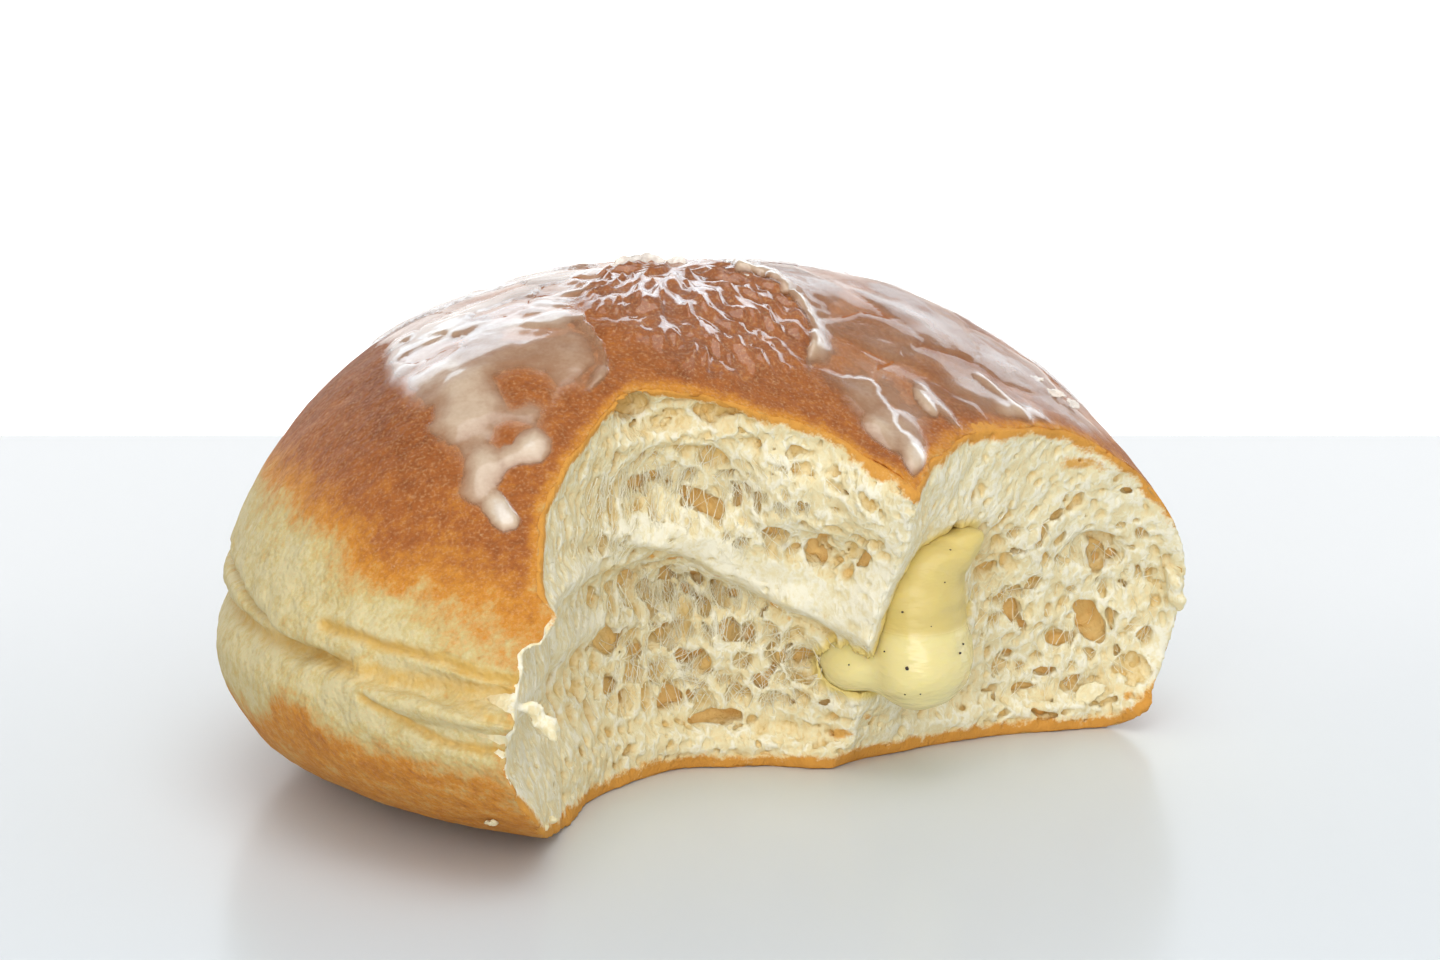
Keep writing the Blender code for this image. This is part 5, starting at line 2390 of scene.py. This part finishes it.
@dataclass(frozen=True)
class Studio:
    """A pale table with a white backdrop, soft light and the camera."""

    elevation: float = 12.0
    distance: float = 0.351
    lens: float = 100.0
    target: Place = (-0.8, 0.0, 26.0)
    table_back: float = 0.148
    table_gap: float = 0.00002
    panel: Pair = (0.45, 1.22)
    panel_glow: float = 3.5
    panel_colour: Colour = (0.78, 0.91, 1.0)
    backdrop_glow: float = 1.08
    table_colour: Colour = (0.70, 0.738, 0.765)
    # painted light: the glow of the table's far part
    table_far_glow: Colour = (0.065, 0.058, 0.052)
    world_strength: float = 0.42

    def material(self, name: str, colour: Colour, roughness: float, glow: float) -> Material:
        """A plain finish, which may shine with its own light.

        Args:
            name: its name.
            colour: its colour and the light's.
            roughness: how dull it is.
            glow: how strongly it shines.

        Returns:
            The material.
        """
        material = bpy.data.materials.new(name)
        material.use_nodes = True
        shader = material.node_tree.nodes["Principled BSDF"]
        shader.inputs["Base Color"].default_value = (*colour, 1.0)
        shader.inputs["Roughness"].default_value = roughness
        shader.inputs["IOR"].default_value = 1.15
        shader.inputs["Emission Color"].default_value = (*colour, 1.0)
        shader.inputs["Emission Strength"].default_value = glow
        return material

    def table(self) -> None:
        """The table, whose far part glows with painted light, and behind it the backdrop and the bright panel
        that the wet parts mirror.
        """
        material = self.material("table", self.table_colour, 0.2, 1.0)
        graph = Graph(material.node_tree)
        # painted light: the table's far part glows, more towards the back, for the brightening near the
        # horizon
        back = graph.add("SeparateXYZ", {0: graph.places()}).outputs["Y"]
        pale = graph.blend(graph.rise(back, 0.0, 0.085), BLACK, self.table_far_glow)
        graph.link(pale, graph.tree.nodes["Principled BSDF"], "Emission Color")
        self.board("table", (0.0, self.table_back - 1.0, -self.table_gap), (6.0, 2.0), 0.0, material)
        self.upright("backdrop", 1.1, (-0.5, self.panel[1]), 5.0, self.backdrop_glow, WHITE)
        panel = self.upright("panel", 1.06, self.panel, 3.2, self.panel_glow, self.panel_colour)
        panel.visible_diffuse = False  # it makes reflections and gives no other light

    def upright(
        self, name: str, back: float, heights: Pair, width: float, glow: float, colour: Colour
    ) -> Object:
        """Adds a shining wall that faces the front, from one height to another.

        Args:
            name: its name.
            back: how far behind the doughnut it is.
            heights: its lower and upper edge.
            width: its width.
            glow: how strongly it shines.
            colour: its colour.

        Returns:
            The wall.
        """
        low, high = heights
        place, size = (0.0, back, (low + high) / 2.0), (width, high - low)
        return self.board(name, place, size, math.pi / 2.0, self.material(name, colour, 0.9, glow))

    def board(self, name: str, place: Place, size: Pair, tilt: float, material: Material) -> Object:
        """Adds a flat board to the studio.

        Args:
            name: its name.
            place: its middle.
            size: its width and its depth or height.
            tilt: how far it is turned up from level, in radians.
            material: its finish.

        Returns:
            The board.
        """
        deselect_all()
        bpy.ops.mesh.primitive_plane_add(size=1.0, location=place, rotation=(tilt, 0.0, 0.0))
        board = bpy.context.object
        board.name = name
        board.scale = (*size, 1.0)
        bpy.ops.object.transform_apply(location=True, rotation=True, scale=True)
        board.data.materials.append(material)
        return board

    def lamp(self, name: str, place: Place, size: float, power: float) -> None:
        """A square soft light that faces the doughnut.

        Args:
            name: its name.
            place: where it is.
            size: the length of its sides.
            power: its power in watts.
        """
        deselect_all()
        bpy.ops.object.light_add(type="AREA", location=place)
        lamp = bpy.context.object
        lamp.name = name
        lamp.data.size = size
        lamp.data.energy = power
        lamp.rotation_euler = (Vector((0.0, 0.0, 0.02)) - lamp.location).to_track_quat("-Z", "Y").to_euler()

    def camera(self) -> None:
        """The camera, a little above the table and in front."""
        tilt = math.radians(self.elevation)
        target = (np.array(self.target) - ORIGIN) * MM
        away = np.array((0.0, -math.cos(tilt), math.sin(tilt))) * self.distance
        deselect_all()
        bpy.ops.object.camera_add(location=target + away, rotation=(math.pi / 2.0 - tilt, 0.0, 0.0))
        camera = bpy.context.object
        camera.data.lens = self.lens
        camera.data.sensor_width = 36.0
        camera.data.clip_start = 0.01
        bpy.context.scene.camera = camera

    def build(self) -> None:
        """Sets up the whole studio."""
        self.table()
        self.camera()
        self.lamp("top_light", (0.05, -0.25, 0.80), 0.6, 2.0)
        self.lamp("front_light", (0.05, -0.85, 0.50), 1.2, 3.8)
        self.lamp("fill_light", (-0.02, -0.95, 0.15), 0.8, 5.2)
        world = bpy.data.worlds.new("studio")
        world.use_nodes = True
        background = world.node_tree.nodes["Background"]
        background.inputs["Color"].default_value = (*WHITE, 1.0)
        background.inputs["Strength"].default_value = self.world_strength
        bpy.context.scene.world = world
        bpy.context.scene.view_settings.view_transform = "Standard"


def main() -> None:
    """Builds every piece of the doughnut and the studio around it."""
    logging.basicConfig(level=logging.INFO, format="%(relativeCreated)6d ms %(message)s")
    group = mottle_group()
    crumb_material = CrumbFinish("crumb", roughness=0.8, gloss=0.15).material(group)
    crust_material = CrustFinish(
        "crust", roughness=0.6, gloss=0.07, coat_roughness=0.06, coat_index=1.6
    ).material(group)
    custard_material = CustardFinish(
        "custard", roughness=0.16, glow=0.5, glow_depth=(1.0, 0.8, 0.3)
    ).material(group)
    glaze_material = GlazeFinish(
        "glaze", roughness=0.3, gloss=0.4, coat=1.0, coat_index=1.65
    ).material(group)
    crust = Crust()
    crumb = Crumb(crust)
    crumb.build(crumb_material)
    Threads(crumb).build(crumb_material)
    crust.build(crumb, crust_material)
    Glaze().build(crust, crumb, glaze_material)
    Custard().build(custard_material)
    dark = PlainFinish("specks", roughness=0.6, light=(0.06, 0.035, 0.02), dark=(0.03, 0.02, 0.015))
    SmallBits().build(glaze_material, crumb_material, dark.material(group))
    Studio().build()


if __name__ == "__main__":
    main()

[Your objective] Write the listing out again, exactly as shown above.

[Answer]
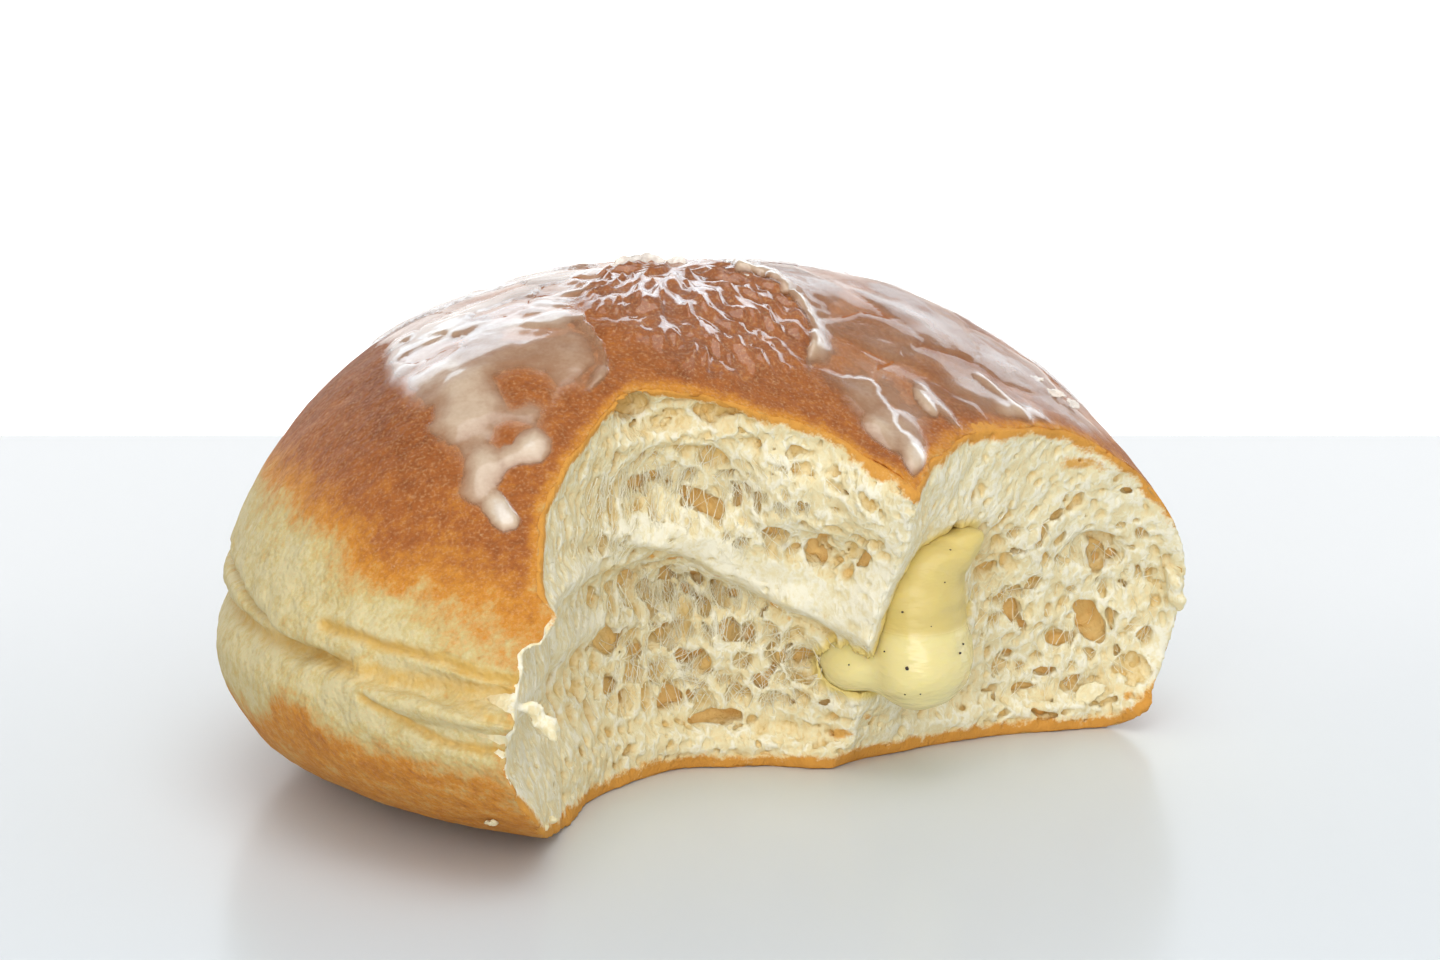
Keep writing the Blender code for this image. This is part 5, starting at line 2390 of scene.py. This part finishes it.
@dataclass(frozen=True)
class Studio:
    """A pale table with a white backdrop, soft light and the camera."""

    elevation: float = 12.0
    distance: float = 0.351
    lens: float = 100.0
    target: Place = (-0.8, 0.0, 26.0)
    table_back: float = 0.148
    table_gap: float = 0.00002
    panel: Pair = (0.45, 1.22)
    panel_glow: float = 3.5
    panel_colour: Colour = (0.78, 0.91, 1.0)
    backdrop_glow: float = 1.08
    table_colour: Colour = (0.70, 0.738, 0.765)
    # painted light: the glow of the table's far part
    table_far_glow: Colour = (0.065, 0.058, 0.052)
    world_strength: float = 0.42

    def material(self, name: str, colour: Colour, roughness: float, glow: float) -> Material:
        """A plain finish, which may shine with its own light.

        Args:
            name: its name.
            colour: its colour and the light's.
            roughness: how dull it is.
            glow: how strongly it shines.

        Returns:
            The material.
        """
        material = bpy.data.materials.new(name)
        material.use_nodes = True
        shader = material.node_tree.nodes["Principled BSDF"]
        shader.inputs["Base Color"].default_value = (*colour, 1.0)
        shader.inputs["Roughness"].default_value = roughness
        shader.inputs["IOR"].default_value = 1.15
        shader.inputs["Emission Color"].default_value = (*colour, 1.0)
        shader.inputs["Emission Strength"].default_value = glow
        return material

    def table(self) -> None:
        """The table, whose far part glows with painted light, and behind it the backdrop and the bright panel
        that the wet parts mirror.
        """
        material = self.material("table", self.table_colour, 0.2, 1.0)
        graph = Graph(material.node_tree)
        # painted light: the table's far part glows, more towards the back, for the brightening near the
        # horizon
        back = graph.add("SeparateXYZ", {0: graph.places()}).outputs["Y"]
        pale = graph.blend(graph.rise(back, 0.0, 0.085), BLACK, self.table_far_glow)
        graph.link(pale, graph.tree.nodes["Principled BSDF"], "Emission Color")
        self.board("table", (0.0, self.table_back - 1.0, -self.table_gap), (6.0, 2.0), 0.0, material)
        self.upright("backdrop", 1.1, (-0.5, self.panel[1]), 5.0, self.backdrop_glow, WHITE)
        panel = self.upright("panel", 1.06, self.panel, 3.2, self.panel_glow, self.panel_colour)
        panel.visible_diffuse = False  # it makes reflections and gives no other light

    def upright(
        self, name: str, back: float, heights: Pair, width: float, glow: float, colour: Colour
    ) -> Object:
        """Adds a shining wall that faces the front, from one height to another.

        Args:
            name: its name.
            back: how far behind the doughnut it is.
            heights: its lower and upper edge.
            width: its width.
            glow: how strongly it shines.
            colour: its colour.

        Returns:
            The wall.
        """
        low, high = heights
        place, size = (0.0, back, (low + high) / 2.0), (width, high - low)
        return self.board(name, place, size, math.pi / 2.0, self.material(name, colour, 0.9, glow))

    def board(self, name: str, place: Place, size: Pair, tilt: float, material: Material) -> Object:
        """Adds a flat board to the studio.

        Args:
            name: its name.
            place: its middle.
            size: its width and its depth or height.
            tilt: how far it is turned up from level, in radians.
            material: its finish.

        Returns:
            The board.
        """
        deselect_all()
        bpy.ops.mesh.primitive_plane_add(size=1.0, location=place, rotation=(tilt, 0.0, 0.0))
        board = bpy.context.object
        board.name = name
        board.scale = (*size, 1.0)
        bpy.ops.object.transform_apply(location=True, rotation=True, scale=True)
        board.data.materials.append(material)
        return board

    def lamp(self, name: str, place: Place, size: float, power: float) -> None:
        """A square soft light that faces the doughnut.

        Args:
            name: its name.
            place: where it is.
            size: the length of its sides.
            power: its power in watts.
        """
        deselect_all()
        bpy.ops.object.light_add(type="AREA", location=place)
        lamp = bpy.context.object
        lamp.name = name
        lamp.data.size = size
        lamp.data.energy = power
        lamp.rotation_euler = (Vector((0.0, 0.0, 0.02)) - lamp.location).to_track_quat("-Z", "Y").to_euler()

    def camera(self) -> None:
        """The camera, a little above the table and in front."""
        tilt = math.radians(self.elevation)
        target = (np.array(self.target) - ORIGIN) * MM
        away = np.array((0.0, -math.cos(tilt), math.sin(tilt))) * self.distance
        deselect_all()
        bpy.ops.object.camera_add(location=target + away, rotation=(math.pi / 2.0 - tilt, 0.0, 0.0))
        camera = bpy.context.object
        camera.data.lens = self.lens
        camera.data.sensor_width = 36.0
        camera.data.clip_start = 0.01
        bpy.context.scene.camera = camera

    def build(self) -> None:
        """Sets up the whole studio."""
        self.table()
        self.camera()
        self.lamp("top_light", (0.05, -0.25, 0.80), 0.6, 2.0)
        self.lamp("front_light", (0.05, -0.85, 0.50), 1.2, 3.8)
        self.lamp("fill_light", (-0.02, -0.95, 0.15), 0.8, 5.2)
        world = bpy.data.worlds.new("studio")
        world.use_nodes = True
        background = world.node_tree.nodes["Background"]
        background.inputs["Color"].default_value = (*WHITE, 1.0)
        background.inputs["Strength"].default_value = self.world_strength
        bpy.context.scene.world = world
        bpy.context.scene.view_settings.view_transform = "Standard"


def main() -> None:
    """Builds every piece of the doughnut and the studio around it."""
    logging.basicConfig(level=logging.INFO, format="%(relativeCreated)6d ms %(message)s")
    group = mottle_group()
    crumb_material = CrumbFinish("crumb", roughness=0.8, gloss=0.15).material(group)
    crust_material = CrustFinish(
        "crust", roughness=0.6, gloss=0.07, coat_roughness=0.06, coat_index=1.6
    ).material(group)
    custard_material = CustardFinish(
        "custard", roughness=0.16, glow=0.5, glow_depth=(1.0, 0.8, 0.3)
    ).material(group)
    glaze_material = GlazeFinish(
        "glaze", roughness=0.3, gloss=0.4, coat=1.0, coat_index=1.65
    ).material(group)
    crust = Crust()
    crumb = Crumb(crust)
    crumb.build(crumb_material)
    Threads(crumb).build(crumb_material)
    crust.build(crumb, crust_material)
    Glaze().build(crust, crumb, glaze_material)
    Custard().build(custard_material)
    dark = PlainFinish("specks", roughness=0.6, light=(0.06, 0.035, 0.02), dark=(0.03, 0.02, 0.015))
    SmallBits().build(glaze_material, crumb_material, dark.material(group))
    Studio().build()


if __name__ == "__main__":
    main()